What Kierkegaard teaches us is that we cannot deny passion. This can take the form of an impassioned move towards the Eternal, or a perverse turn towards tribal fanaticism. Stripped of its religious content, Kierkegaard’s existentialism terminates with Martin Heidegger or Jean-Paul Sartre, who leave angst-ridden humanity to invent its own identity. Heidegger defended Nazism as the authentic expression of German identity in his time. He “solved” the problem of Non-Being by equating it with boredom, perversion and destruction, an idea he cribbed from Goethe’s Mephistopheles (who in turn cribbed it from Ecclesiastes). Sartre opened a Pandora’s Box of self-invention that inspired the cultural meltdown of the 1960s. It is easy to see why reasonable people would prefer supposed eternal verities of the Greeks to Kierkegaard’s powder-keg of passion.

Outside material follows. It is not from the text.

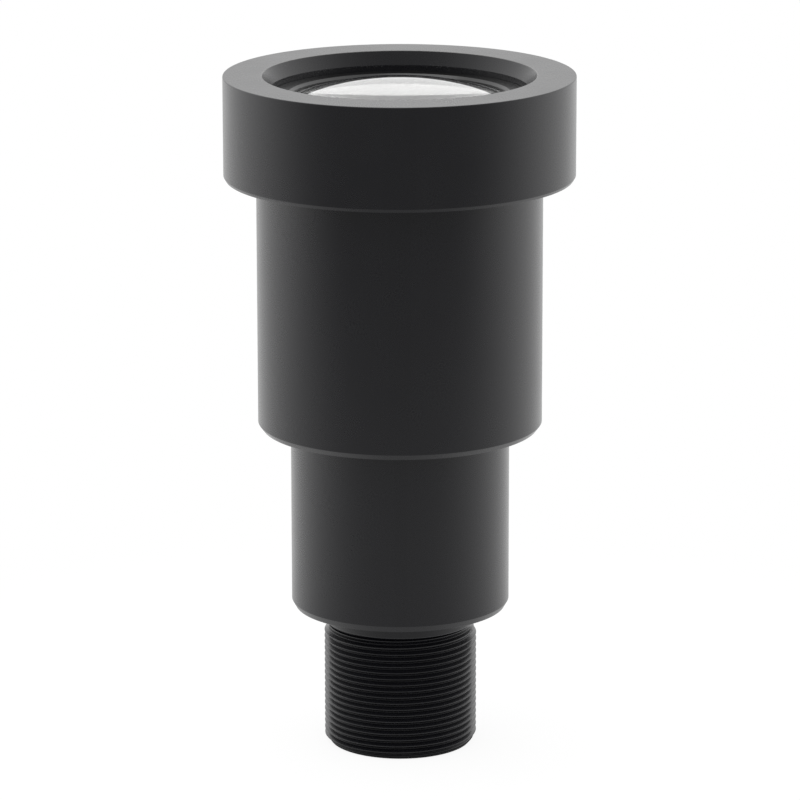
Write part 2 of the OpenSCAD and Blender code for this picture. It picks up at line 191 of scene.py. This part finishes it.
class Finish:
    """The nodes of one material, or of the world."""

    def __init__(self, owner):
        owner.use_nodes = True
        self.tree = owner.node_tree
        self.tree.nodes.clear()

    def node(self, kind, settings=None, inputs=None, out=0):
        """Adds a node, whose inputs are signals or values, and gives one of its outputs"""
        made = self.tree.nodes.new("ShaderNode" + kind)
        for key, value in (settings or {}).items():
            setattr(made, key, value)
        for key, value in (inputs or {}).items():
            if isinstance(value, Signal):
                self.tree.links.new(value.socket, made.inputs[key])
            else:
                made.inputs[key].default_value = value
        return Signal(self, made.outputs[out]) if made.outputs else None

    def mixed(self, share, first, second):
        """A colour between two colours; share, first and second may be signals"""
        return self.node("Mix", {"data_type": "RGBA"}, {0: share, 6: first, 7: second}, out=2)

    def noise(self, place, scale, detail=2.0, roughness=0.5):
        return self.node("TexNoise", {}, {"Vector": place, "Scale": scale, "Detail": detail,
                                          "Roughness": roughness})

    def bump(self, height, distance, strength=1.0):
        return self.node("Bump", {}, {"Height": height, "Distance": distance, "Strength": strength})

    def surface(self, shader):
        self.node("OutputMaterial", {}, {"Surface": shader})

    def sight(self):
        """Whether a ray comes straight from the camera, and whether it was mirrored or let through before"""
        direct, mirrored, through = [self.node("LightPath", out=f"Is {kind} Ray")
                                     for kind in ("Camera", "Glossy", "Transmission")]
        return direct, (mirrored + through).at_most(1.0)

    def millimetres(self):
        """The place on the object in mm, its distance from the lens's axis, and its height"""
        place = self.node("TexCoord", out="Object")
        place = self.node("VectorMath", {"operation": "SCALE"}, {0: place, "Scale": 1 / MM})
        flat = self.node("VectorMath", {"operation": "MULTIPLY"}, {0: place, 1: (1, 1, 0)})
        across = self.node("VectorMath", {"operation": "LENGTH"}, {0: flat}, out="Value")
        height = self.node("SeparateXYZ", {}, {0: place}, out="Z")
        return place, across, height


def made_finish(name):
    material = bpy.data.materials.new(name)
    return material, Finish(material)


def anodised(name, dark, light, roughness, grain, turning, refraction=1.6, worn=()):
    """Sealed anodising: fine blasted grain, faint turning marks, and edges where the black is thin.
    worn lists those edges as (radius, height, width, strength)."""
    material, f = made_finish(name)
    place, across, height = f.millimetres()
    cloud = f.noise(place, 0.35, 3.0)
    blast = f.noise(place, 14.0, 2.0, 0.6)
    rings = f.node("CombineXYZ", {}, {0: across * 9.0, 1: height * 9.0, 2: 0.0})
    marks = f.noise(rings, 1.0, 3.0, 0.7)
    colour = f.mixed(cloud, (*dark, 1), (*light, 1))
    for r, z, width, strength in worn:
        away = ((across - r) ** 2 + (height - z) ** 2) ** 0.5
        patchy = away.within(width, width * 0.4) * (0.6 + 0.8 * cloud) * strength
        colour = f.mixed(patchy, colour, (0.30, 0.295, 0.29, 1))
    f.surface(f.node("BsdfPrincipled", {}, {
        "Base Color": colour,
        "Roughness": roughness + (cloud - 0.5) * 0.06 + (blast - 0.5) * 0.05,
        "Normal": f.bump(blast * grain + marks * turning, 0.001 * MM),
        "IOR": refraction,
        "Coat Weight": 0.15,
        "Coat Roughness": roughness,
    }))
    return material


head_r, barrel_r, lower_r, neck_r = 13.625, 11.1, 8.55, 5.9
front_z, head_z, barrel_z, mount_z = 53.45, 45.45, 25.65, 11.2
rim_r, rim_width, rim_depth = 10.6, 0.63, 1.05
bore_r, bore_z = rim_r - rim_width, 51.5
thread_r, thread_top, pitch = 6.0, 9.85, 0.5
thread_depth = 0.6134 * pitch
thread_root_r = thread_r - thread_depth
end_chamfer_r, end_chamfer_z = 5.55, 0.54
# The width and height of the chamfer under each step
head_in, head_up = 0.15, 0.26
barrel_in, barrel_up = 0.33, 0.44
lower_in, lower_up = 0.28, 0.5

outside = [
    (thread_root_r, thread_top, 0),
    (neck_r, thread_top, 0.16),
    (neck_r, mount_z, 0.05),
    (lower_r - lower_in, mount_z, 0.03),
    (lower_r, mount_z + lower_up, 0.06),
    (lower_r, barrel_z, 0.05),
    (barrel_r - barrel_in, barrel_z, 0.03),
    (barrel_r, barrel_z + barrel_up, 0.06),
    (barrel_r, head_z, 0.05),
    (head_r - head_in, head_z, 0.03),
    (head_r, head_z + head_up, 0.05),
    (head_r, front_z, 0.08),
    (rim_r, front_z, 0.04),
    (bore_r, front_z - rim_depth, 0.03),
    (bore_r, bore_z, 0),
]
rear_bore_r, rear_bore_z = 5.0, 1.0
inside = [
    (bore_r, bore_z, 0),
    (bore_r, 48.86, 0),
    (9.37, 48.86, 0.03),  # bore of the front doublet
    (9.37, 40.9, 0),
    (8.27, 40.9, 0.03),  # bore of the baffle tube
    (8.27, 27.45, 0),
    (6.6, 27.45, 0.03),  # thread of the middle ring
    (6.6, 22.57, 0),
    (6.27, 22.57, 0.03),  # bore of the middle group
    (6.27, 14.6, 0),
    (4.7, 14.6, 0.03),  # middle seat, and the light's own cone
    (4.08, 10.4, 0),
    (4.72, 10.4, 0),  # rear seat, and bore of the rear group
    (4.72, 3.66, 0.03),
    (rear_bore_r, 3.66, 0),  # thread of the rear ring
    (rear_bore_r, rear_bore_z, 0),
]
rear_end = [
    (rear_bore_r, rear_bore_z, 0),
    (rear_bore_r, 0.15, 0.02),
    (rear_bore_r + 0.15, 0, 0.02),
    (end_chamfer_r, 0, 0),
]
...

The trouble is that the Greeks, like today’s Europeans, died out for lack of interest in their own lives. The Europeans for the most part are phlegmatic, rational, dispassionate and moderate, immune to the blandishments of the tribalism that landed them into two world wars during the past century, and estranged from the religion of their forbears. The Europeans, one might say, are Stoics, adherents of the philosophy that prevailed in the Hellenic world during the three centuries following the Alexandrine conquest. And like the Greeks, they are dying out from their own infertility. By the time the Romans came along, the Greeks couldn’t field a dozen regiments of phalanx-men.
Kierkegaard helps us to understand the passions of our opponents when they descend into despair and nihilism. More importantly: He reminds us that that an impassioned commitment to the sanctity of the individual undergirds the institutions we inherited from the Revolution and Civil War. We must renew this commitment or lose them.